Given request: Write out each line of the material again, word for word.

Supplied information:
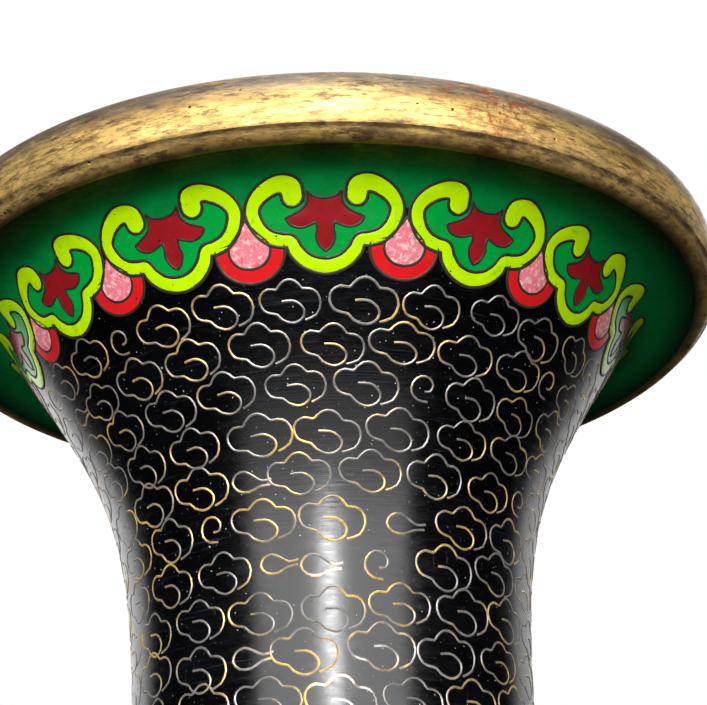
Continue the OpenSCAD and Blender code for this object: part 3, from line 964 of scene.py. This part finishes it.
def lappet_ring():
    """A lime border, a dark red fill and two wires, side by side round the foot."""
    outer = evenly(lappet_outline(0.55), 0.5, True)
    band = ribbon(np.c_[outer, np.full(len(outer), 0.5)], 0.03, CELL_DEPTH, 4, closed=True)
    core = patch(evenly(lappet_outline(0.8), 0.5, True), (0, -1), 0.05, CELL_DEPTH)
    wires = [wire_round(lappet_outline(0.0), 0.15), wire_round(lappet_outline(1.1), 0.15)]
    places = [FRONT + 2 * math.pi * k / LAPPETS for k in range(LAPPETS)]
    for name, cells, lift, material, slot, nodes in (
        ("lappet_borders_lime", [band], 0.03, LIME, "lime_enamel", ["lappet_borders"]),
        ("lappet_fills_red", [core], 0.01, LEAF_RED, "dark_red_enamel", ["lappet_fills"]),
        ("lappet_outline_wires", wires, 0.04, DARK_WIRE, "wire", ()),
    ):
        ring = [(raised(cell, lift), LAPPET_S, a) for a in places for cell in cells]
        dress(laid(name, ring), material, nodes)


lappet_ring()

# ---------------------------------------------------------------- room, light and camera
def pale_floor():
    """A plain pale table that glows a little, so that it stays even under every lamp."""
    bpy.ops.mesh.primitive_circle_add(vertices=96, radius=2.5, fill_type="NGON", location=(0, 0, 0))
    floor = bpy.context.object
    floor.name = "studio_floor"
    f = Finish("floor_pale", (0.42, 0.42, 0.415), 0.7)
    f.tint(f.span(f.noise(40, 3), 0.4, 0.7), (0.40, 0.40, 0.395), 0.5)
    f.put("Emission Color", (1.0, 1.0, 0.99, 1.0))
    f.put("Emission Strength", 0.52)
    floor.data.materials.append(f.mat)
    floor.visible_glossy = False
    floor.visible_diffuse = False
    floor.visible_shadow = False


def world_light():
    """Plain white to look at; in reflections, bright strips behind each side of the vase
    and darkness in front; a low even light on everything else."""
    world = bpy.data.worlds.new("studio")
    bpy.context.scene.world = world
    world.use_nodes = True
    nodes, links = world.node_tree.nodes, world.node_tree.links

    def background(strength):
        n = nodes.new("ShaderNodeBackground")
        n.inputs["Color"].default_value = (1, 1, 1, 1)
        n.inputs["Strength"].default_value = strength
        return n

    def step(value, low, high, to_low, to_high):
        n = nodes.new("ShaderNodeMapRange")
        n.interpolation_type = "SMOOTHSTEP"
        for key, v in zip(RANGE_KEYS, (low, high, to_low, to_high)):
            n.inputs[key].default_value = v
        links.new(value, n.inputs["Value"])
        return n.outputs[0]

    def times(a, b):
        n = nodes.new("ShaderNodeMath")
        n.operation = "MULTIPLY"
        links.new(a, n.inputs[0])
        links.new(b, n.inputs[1])
        return n.outputs[0]

    place = nodes.new("ShaderNodeTexCoord")
    split = nodes.new("ShaderNodeSeparateXYZ")
    links.new(place.outputs["Generated"], split.inputs[0])
    behind = step(split.outputs["Y"], 0.45, 0.70, 0.006, 1.0)
    above = step(split.outputs["Z"], 0.0, 0.14, 0.03, 1.0)
    sides = nodes.new("ShaderNodeFloatCurve")
    ramp = nodes.new("ShaderNodeMapRange")
    for key, v in zip(RANGE_KEYS, (-0.85, 0.85, 0.0, 1.0)):
        ramp.inputs[key].default_value = v
    links.new(split.outputs["X"], ramp.inputs["Value"])
    links.new(ramp.outputs[0], sides.inputs["Value"])
    curve = sides.mapping.curves[0]
    curve.points[0].location = (0.0, 0.68)
    curve.points[1].location = (1.0, 0.60)
    curve.points.new(0.3, 0.55)
    curve.points.new(0.5, 0.33)
    curve.points.new(0.75, 0.36)
    sides.mapping.update()
    mirror_light = background(1.0)
    level = nodes.new("ShaderNodeMath")
    level.operation = "MULTIPLY"
    level.inputs[1].default_value = STRIPS
    links.new(times(times(behind, above), sides.outputs[0]), level.inputs[0])
    links.new(level.outputs[0], mirror_light.inputs["Strength"])

    path = nodes.new("ShaderNodeLightPath")

    def choose(factor, no, yes):
        n = nodes.new("ShaderNodeMixShader")
        links.new(factor, n.inputs["Fac"])
        links.new(no, n.inputs[1])
        links.new(yes, n.inputs[2])
        return n.outputs[0]

    unseen = choose(path.outputs["Is Glossy Ray"], background(AMBIENT).outputs[0],
                    mirror_light.outputs[0])
    shown = choose(path.outputs["Is Camera Ray"], unseen, background(1.0).outputs[0])
    links.new(shown, nodes["World Output"].inputs["Surface"])


def softbox(name, place, target, width, height, power):
    """A rectangular lamp that faces the target; metres and watts."""
    data = bpy.data.lights.new(name, "AREA")
    data.shape = "RECTANGLE"
    data.size, data.size_y = width, height
    data.energy = power
    lamp = bpy.data.objects.new(name, data)
    bpy.context.scene.collection.objects.link(lamp)
    lamp.location = place
    lamp.rotation_mode = "QUATERNION"
    lamp.rotation_quaternion = (Vector(target) - Vector(place)).to_track_quat("-Z", "Y")
    lamp.visible_camera = False
    return lamp


AMBIENT = 0.018      # low even light on everything
STRIPS = 2.4         # brightness of the strips behind the vase
pale_floor()
world_light()
# A wide window seen in the glaze, dimmer below the level of the sill
for name, z, height, power in (
    ("front_window", 0.82, 1.63, 96),
    ("window_upper", 0.73, 0.86, 30),
    ("sill", -0.245, 0.47, 13),
    ("below_sill", -0.91, 0.86, 13),
):
    softbox(name, (0.04, -2.6, z), (0, 0, z), 4.6, height, power).visible_diffuse = False
softbox("window_core", (0.0, -2.5, 0.44), (0, 0, 0.44), 0.26, 0.72, 23).visible_diffuse = False
softbox("high_front", (-0.2, -2.5, 2.175), (0, 0, 0.25), 2.0, 0.75, 34)
softbox("front_fill", (0.04, -2.6, 1.03), (0, 0, 0.21), 4.0, 1.24, 38).visible_glossy = False
softbox("low_key", (-0.42, -2.2, -0.14), (0, 0, 0.24), 1.3, 0.64, 62).visible_glossy = False
softbox("overhead", (0.2, 0.3, 1.4), (0, 0, 0.1), 1.2, 1.2, 8)
softbox("high_back", (0.6, 2.6, 1.9), (0, 0, 0.15), 2.2, 1.2, 28)


def camera():
    """Close under the mouth, looking up at the front of the neck."""
    distance, drop = 3.2348 * RIM_R * MM, 1.6584 * RIM_R * MM
    yaw, pitch, roll = 0.0247, 0.4357, -0.0413
    ahead = Vector((math.sin(yaw) * math.cos(pitch), math.cos(yaw) * math.cos(pitch),
                    math.sin(pitch)))
    right = Vector((math.cos(yaw), -math.sin(yaw), 0))
    up = right.cross(ahead)
    right, up = (right * math.cos(roll) + up * math.sin(roll),
                 up * math.cos(roll) - right * math.sin(roll))
    data = bpy.data.cameras.new("view")
    data.sensor_width = 36
    data.lens = 70.057
    data.clip_start = 0.01
    cam = bpy.data.objects.new("view", data)
    bpy.context.scene.collection.objects.link(cam)
    turn = Matrix((right, up, -ahead)).transposed().to_4x4()
    cam.matrix_world = Matrix.Translation((0, -distance, HEIGHT * MM - drop)) @ turn
    bpy.context.scene.camera = cam


camera()
bpy.context.scene.view_settings.view_transform = "Standard"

Response to the exercise:
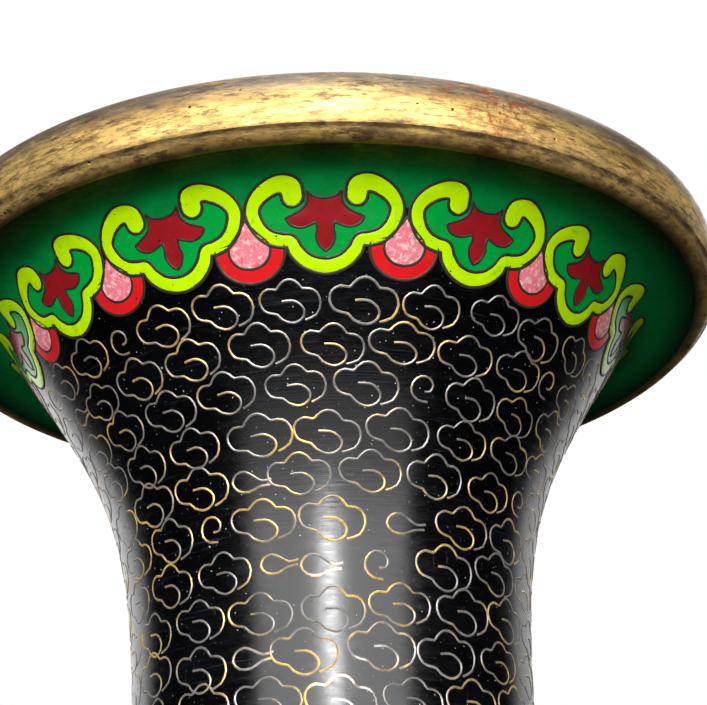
Continue the OpenSCAD and Blender code for this object: part 3, from line 964 of scene.py. This part finishes it.
def lappet_ring():
    """A lime border, a dark red fill and two wires, side by side round the foot."""
    outer = evenly(lappet_outline(0.55), 0.5, True)
    band = ribbon(np.c_[outer, np.full(len(outer), 0.5)], 0.03, CELL_DEPTH, 4, closed=True)
    core = patch(evenly(lappet_outline(0.8), 0.5, True), (0, -1), 0.05, CELL_DEPTH)
    wires = [wire_round(lappet_outline(0.0), 0.15), wire_round(lappet_outline(1.1), 0.15)]
    places = [FRONT + 2 * math.pi * k / LAPPETS for k in range(LAPPETS)]
    for name, cells, lift, material, slot, nodes in (
        ("lappet_borders_lime", [band], 0.03, LIME, "lime_enamel", ["lappet_borders"]),
        ("lappet_fills_red", [core], 0.01, LEAF_RED, "dark_red_enamel", ["lappet_fills"]),
        ("lappet_outline_wires", wires, 0.04, DARK_WIRE, "wire", ()),
    ):
        ring = [(raised(cell, lift), LAPPET_S, a) for a in places for cell in cells]
        dress(laid(name, ring), material, nodes)


lappet_ring()

# ---------------------------------------------------------------- room, light and camera
def pale_floor():
    """A plain pale table that glows a little, so that it stays even under every lamp."""
    bpy.ops.mesh.primitive_circle_add(vertices=96, radius=2.5, fill_type="NGON", location=(0, 0, 0))
    floor = bpy.context.object
    floor.name = "studio_floor"
    f = Finish("floor_pale", (0.42, 0.42, 0.415), 0.7)
    f.tint(f.span(f.noise(40, 3), 0.4, 0.7), (0.40, 0.40, 0.395), 0.5)
    f.put("Emission Color", (1.0, 1.0, 0.99, 1.0))
    f.put("Emission Strength", 0.52)
    floor.data.materials.append(f.mat)
    floor.visible_glossy = False
    floor.visible_diffuse = False
    floor.visible_shadow = False


def world_light():
    """Plain white to look at; in reflections, bright strips behind each side of the vase
    and darkness in front; a low even light on everything else."""
    world = bpy.data.worlds.new("studio")
    bpy.context.scene.world = world
    world.use_nodes = True
    nodes, links = world.node_tree.nodes, world.node_tree.links

    def background(strength):
        n = nodes.new("ShaderNodeBackground")
        n.inputs["Color"].default_value = (1, 1, 1, 1)
        n.inputs["Strength"].default_value = strength
        return n

    def step(value, low, high, to_low, to_high):
        n = nodes.new("ShaderNodeMapRange")
        n.interpolation_type = "SMOOTHSTEP"
        for key, v in zip(RANGE_KEYS, (low, high, to_low, to_high)):
            n.inputs[key].default_value = v
        links.new(value, n.inputs["Value"])
        return n.outputs[0]

    def times(a, b):
        n = nodes.new("ShaderNodeMath")
        n.operation = "MULTIPLY"
        links.new(a, n.inputs[0])
        links.new(b, n.inputs[1])
        return n.outputs[0]

    place = nodes.new("ShaderNodeTexCoord")
    split = nodes.new("ShaderNodeSeparateXYZ")
    links.new(place.outputs["Generated"], split.inputs[0])
    behind = step(split.outputs["Y"], 0.45, 0.70, 0.006, 1.0)
    above = step(split.outputs["Z"], 0.0, 0.14, 0.03, 1.0)
    sides = nodes.new("ShaderNodeFloatCurve")
    ramp = nodes.new("ShaderNodeMapRange")
    for key, v in zip(RANGE_KEYS, (-0.85, 0.85, 0.0, 1.0)):
        ramp.inputs[key].default_value = v
    links.new(split.outputs["X"], ramp.inputs["Value"])
    links.new(ramp.outputs[0], sides.inputs["Value"])
    curve = sides.mapping.curves[0]
    curve.points[0].location = (0.0, 0.68)
    curve.points[1].location = (1.0, 0.60)
    curve.points.new(0.3, 0.55)
    curve.points.new(0.5, 0.33)
    curve.points.new(0.75, 0.36)
    sides.mapping.update()
    mirror_light = background(1.0)
    level = nodes.new("ShaderNodeMath")
    level.operation = "MULTIPLY"
    level.inputs[1].default_value = STRIPS
    links.new(times(times(behind, above), sides.outputs[0]), level.inputs[0])
    links.new(level.outputs[0], mirror_light.inputs["Strength"])

    path = nodes.new("ShaderNodeLightPath")

    def choose(factor, no, yes):
        n = nodes.new("ShaderNodeMixShader")
        links.new(factor, n.inputs["Fac"])
        links.new(no, n.inputs[1])
        links.new(yes, n.inputs[2])
        return n.outputs[0]

    unseen = choose(path.outputs["Is Glossy Ray"], background(AMBIENT).outputs[0],
                    mirror_light.outputs[0])
    shown = choose(path.outputs["Is Camera Ray"], unseen, background(1.0).outputs[0])
    links.new(shown, nodes["World Output"].inputs["Surface"])


def softbox(name, place, target, width, height, power):
    """A rectangular lamp that faces the target; metres and watts."""
    data = bpy.data.lights.new(name, "AREA")
    data.shape = "RECTANGLE"
    data.size, data.size_y = width, height
    data.energy = power
    lamp = bpy.data.objects.new(name, data)
    bpy.context.scene.collection.objects.link(lamp)
    lamp.location = place
    lamp.rotation_mode = "QUATERNION"
    lamp.rotation_quaternion = (Vector(target) - Vector(place)).to_track_quat("-Z", "Y")
    lamp.visible_camera = False
    return lamp


AMBIENT = 0.018      # low even light on everything
STRIPS = 2.4         # brightness of the strips behind the vase
pale_floor()
world_light()
# A wide window seen in the glaze, dimmer below the level of the sill
for name, z, height, power in (
    ("front_window", 0.82, 1.63, 96),
    ("window_upper", 0.73, 0.86, 30),
    ("sill", -0.245, 0.47, 13),
    ("below_sill", -0.91, 0.86, 13),
):
    softbox(name, (0.04, -2.6, z), (0, 0, z), 4.6, height, power).visible_diffuse = False
softbox("window_core", (0.0, -2.5, 0.44), (0, 0, 0.44), 0.26, 0.72, 23).visible_diffuse = False
softbox("high_front", (-0.2, -2.5, 2.175), (0, 0, 0.25), 2.0, 0.75, 34)
softbox("front_fill", (0.04, -2.6, 1.03), (0, 0, 0.21), 4.0, 1.24, 38).visible_glossy = False
softbox("low_key", (-0.42, -2.2, -0.14), (0, 0, 0.24), 1.3, 0.64, 62).visible_glossy = False
softbox("overhead", (0.2, 0.3, 1.4), (0, 0, 0.1), 1.2, 1.2, 8)
softbox("high_back", (0.6, 2.6, 1.9), (0, 0, 0.15), 2.2, 1.2, 28)


def camera():
    """Close under the mouth, looking up at the front of the neck."""
    distance, drop = 3.2348 * RIM_R * MM, 1.6584 * RIM_R * MM
    yaw, pitch, roll = 0.0247, 0.4357, -0.0413
    ahead = Vector((math.sin(yaw) * math.cos(pitch), math.cos(yaw) * math.cos(pitch),
                    math.sin(pitch)))
    right = Vector((math.cos(yaw), -math.sin(yaw), 0))
    up = right.cross(ahead)
    right, up = (right * math.cos(roll) + up * math.sin(roll),
                 up * math.cos(roll) - right * math.sin(roll))
    data = bpy.data.cameras.new("view")
    data.sensor_width = 36
    data.lens = 70.057
    data.clip_start = 0.01
    cam = bpy.data.objects.new("view", data)
    bpy.context.scene.collection.objects.link(cam)
    turn = Matrix((right, up, -ahead)).transposed().to_4x4()
    cam.matrix_world = Matrix.Translation((0, -distance, HEIGHT * MM - drop)) @ turn
    bpy.context.scene.camera = cam


camera()
bpy.context.scene.view_settings.view_transform = "Standard"